# The task:
Repeat each line word for word.

— Begin Source excerpt —

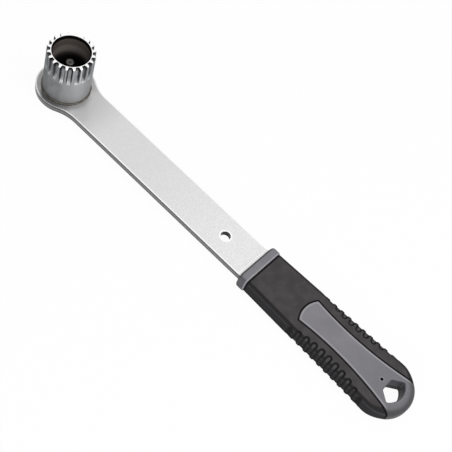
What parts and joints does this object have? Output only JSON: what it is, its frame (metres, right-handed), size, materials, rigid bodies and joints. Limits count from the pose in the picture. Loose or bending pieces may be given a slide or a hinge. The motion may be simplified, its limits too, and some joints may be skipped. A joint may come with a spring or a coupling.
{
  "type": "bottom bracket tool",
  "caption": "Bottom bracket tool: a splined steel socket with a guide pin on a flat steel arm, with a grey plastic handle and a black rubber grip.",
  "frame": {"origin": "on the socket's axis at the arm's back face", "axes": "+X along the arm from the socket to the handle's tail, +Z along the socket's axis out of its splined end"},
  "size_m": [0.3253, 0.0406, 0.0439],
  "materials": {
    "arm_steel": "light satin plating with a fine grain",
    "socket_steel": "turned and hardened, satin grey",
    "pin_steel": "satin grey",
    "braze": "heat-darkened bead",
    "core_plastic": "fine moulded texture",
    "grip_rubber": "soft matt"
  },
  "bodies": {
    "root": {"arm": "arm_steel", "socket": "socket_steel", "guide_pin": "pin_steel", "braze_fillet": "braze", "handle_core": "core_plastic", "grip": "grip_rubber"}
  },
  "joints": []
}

— End Source excerpt —

# Answer for the task:
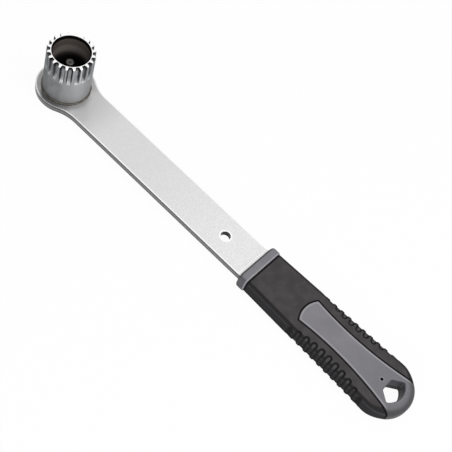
What parts and joints does this object have? Output only JSON: what it is, its frame (metres, right-handed), size, materials, rigid bodies and joints. Limits count from the pose in the picture. Loose or bending pieces may be given a slide or a hinge. The motion may be simplified, its limits too, and some joints may be skipped. A joint may come with a spring or a coupling.
{
  "type": "bottom bracket tool",
  "caption": "Bottom bracket tool: a splined steel socket with a guide pin on a flat steel arm, with a grey plastic handle and a black rubber grip.",
  "frame": {"origin": "on the socket's axis at the arm's back face", "axes": "+X along the arm from the socket to the handle's tail, +Z along the socket's axis out of its splined end"},
  "size_m": [0.3253, 0.0406, 0.0439],
  "materials": {
    "arm_steel": "light satin plating with a fine grain",
    "socket_steel": "turned and hardened, satin grey",
    "pin_steel": "satin grey",
    "braze": "heat-darkened bead",
    "core_plastic": "fine moulded texture",
    "grip_rubber": "soft matt"
  },
  "bodies": {
    "root": {"arm": "arm_steel", "socket": "socket_steel", "guide_pin": "pin_steel", "braze_fillet": "braze", "handle_core": "core_plastic", "grip": "grip_rubber"}
  },
  "joints": []
}